Structured object records:
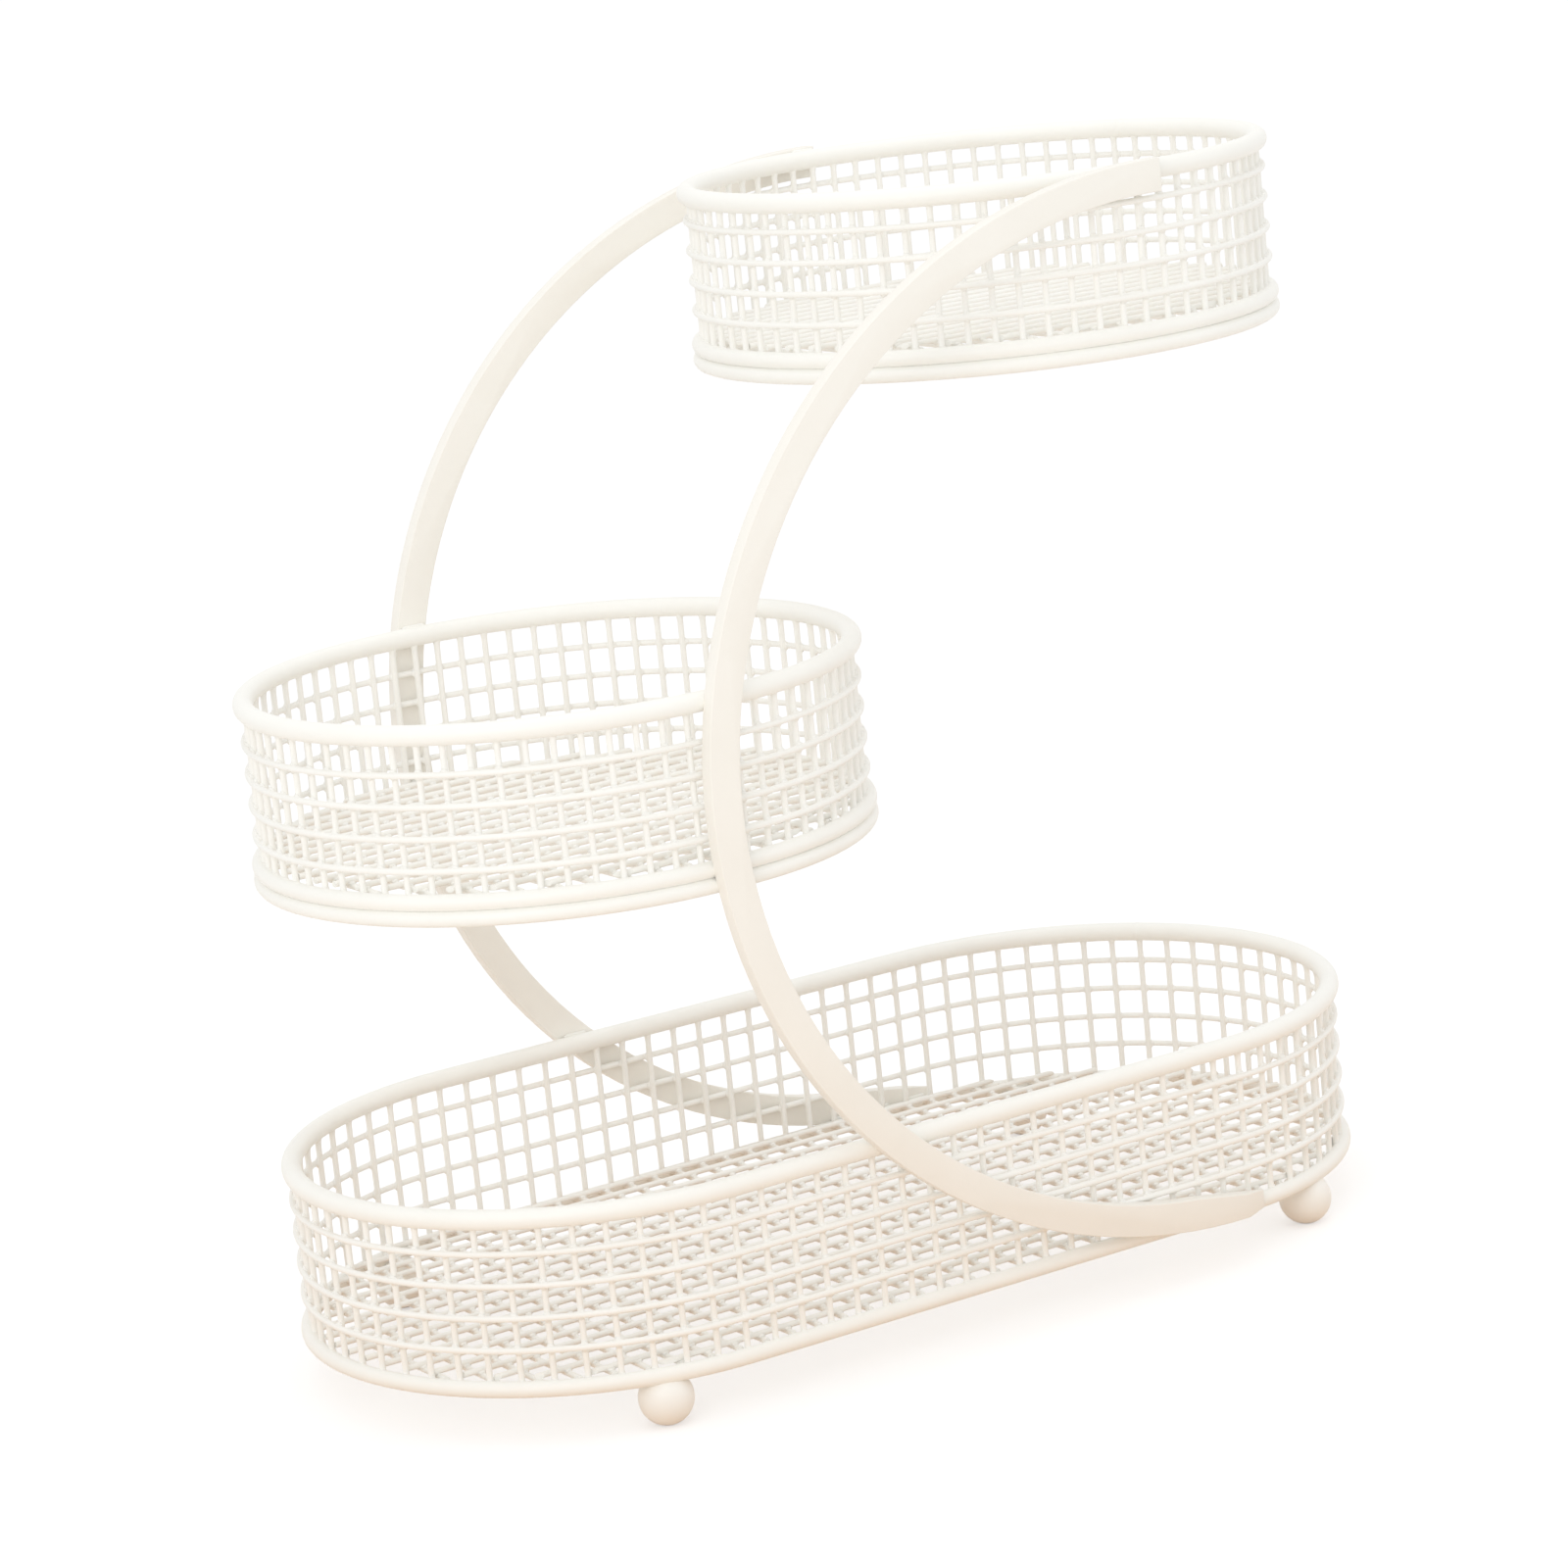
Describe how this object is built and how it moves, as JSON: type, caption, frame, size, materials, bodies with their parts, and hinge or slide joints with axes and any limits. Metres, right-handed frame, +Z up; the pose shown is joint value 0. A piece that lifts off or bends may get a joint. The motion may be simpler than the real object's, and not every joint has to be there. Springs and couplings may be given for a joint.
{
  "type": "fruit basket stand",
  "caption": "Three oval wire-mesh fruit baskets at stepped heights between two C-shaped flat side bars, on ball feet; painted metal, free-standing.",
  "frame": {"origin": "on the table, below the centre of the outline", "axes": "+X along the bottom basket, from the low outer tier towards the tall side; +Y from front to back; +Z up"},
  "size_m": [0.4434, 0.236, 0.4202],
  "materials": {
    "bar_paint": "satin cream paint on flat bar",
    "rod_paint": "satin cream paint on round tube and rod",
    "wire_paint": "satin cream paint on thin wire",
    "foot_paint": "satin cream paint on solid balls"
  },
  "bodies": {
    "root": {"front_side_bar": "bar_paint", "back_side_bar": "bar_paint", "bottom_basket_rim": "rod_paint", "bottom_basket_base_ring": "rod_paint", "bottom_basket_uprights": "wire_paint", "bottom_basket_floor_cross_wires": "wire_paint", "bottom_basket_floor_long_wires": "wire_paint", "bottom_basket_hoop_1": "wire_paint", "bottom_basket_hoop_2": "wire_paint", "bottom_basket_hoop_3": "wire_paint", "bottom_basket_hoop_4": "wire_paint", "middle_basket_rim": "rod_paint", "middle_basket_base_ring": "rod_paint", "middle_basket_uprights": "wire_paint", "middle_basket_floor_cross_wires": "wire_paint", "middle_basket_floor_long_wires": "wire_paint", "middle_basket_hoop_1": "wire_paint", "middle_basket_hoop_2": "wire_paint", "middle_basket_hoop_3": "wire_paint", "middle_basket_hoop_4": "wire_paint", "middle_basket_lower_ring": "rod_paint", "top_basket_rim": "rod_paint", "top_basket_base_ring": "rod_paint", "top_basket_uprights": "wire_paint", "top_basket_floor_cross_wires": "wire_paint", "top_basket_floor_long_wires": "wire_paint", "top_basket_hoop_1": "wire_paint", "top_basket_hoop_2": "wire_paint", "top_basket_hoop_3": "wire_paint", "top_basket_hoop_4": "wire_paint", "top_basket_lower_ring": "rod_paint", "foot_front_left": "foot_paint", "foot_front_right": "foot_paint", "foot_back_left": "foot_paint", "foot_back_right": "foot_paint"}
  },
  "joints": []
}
* * *
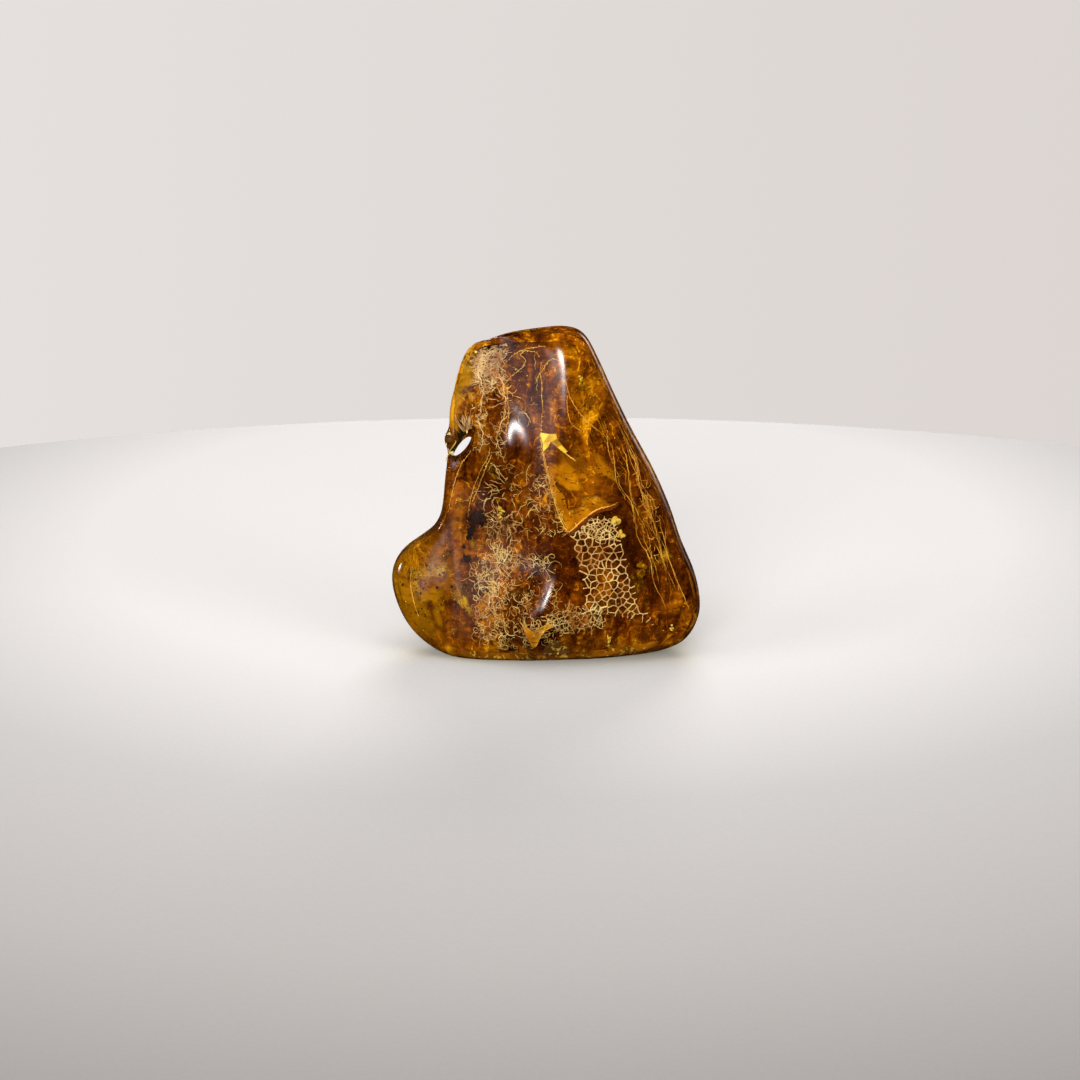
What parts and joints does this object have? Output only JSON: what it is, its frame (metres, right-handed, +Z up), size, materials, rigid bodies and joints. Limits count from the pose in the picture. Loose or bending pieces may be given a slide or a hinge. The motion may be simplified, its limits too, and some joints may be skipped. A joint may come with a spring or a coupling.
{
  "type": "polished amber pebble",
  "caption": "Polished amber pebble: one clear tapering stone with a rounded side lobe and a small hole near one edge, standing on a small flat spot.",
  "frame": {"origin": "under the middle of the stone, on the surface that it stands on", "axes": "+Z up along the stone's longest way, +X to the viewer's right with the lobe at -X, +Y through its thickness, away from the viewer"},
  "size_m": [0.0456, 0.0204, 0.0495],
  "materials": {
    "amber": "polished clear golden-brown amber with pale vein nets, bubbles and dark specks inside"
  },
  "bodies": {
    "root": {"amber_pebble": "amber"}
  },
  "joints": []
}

### DIRECTIONS
Check the records above line by line and tally those holding the string "JSON". Answer with the number only.

### ANSWER TO THIS TASK
2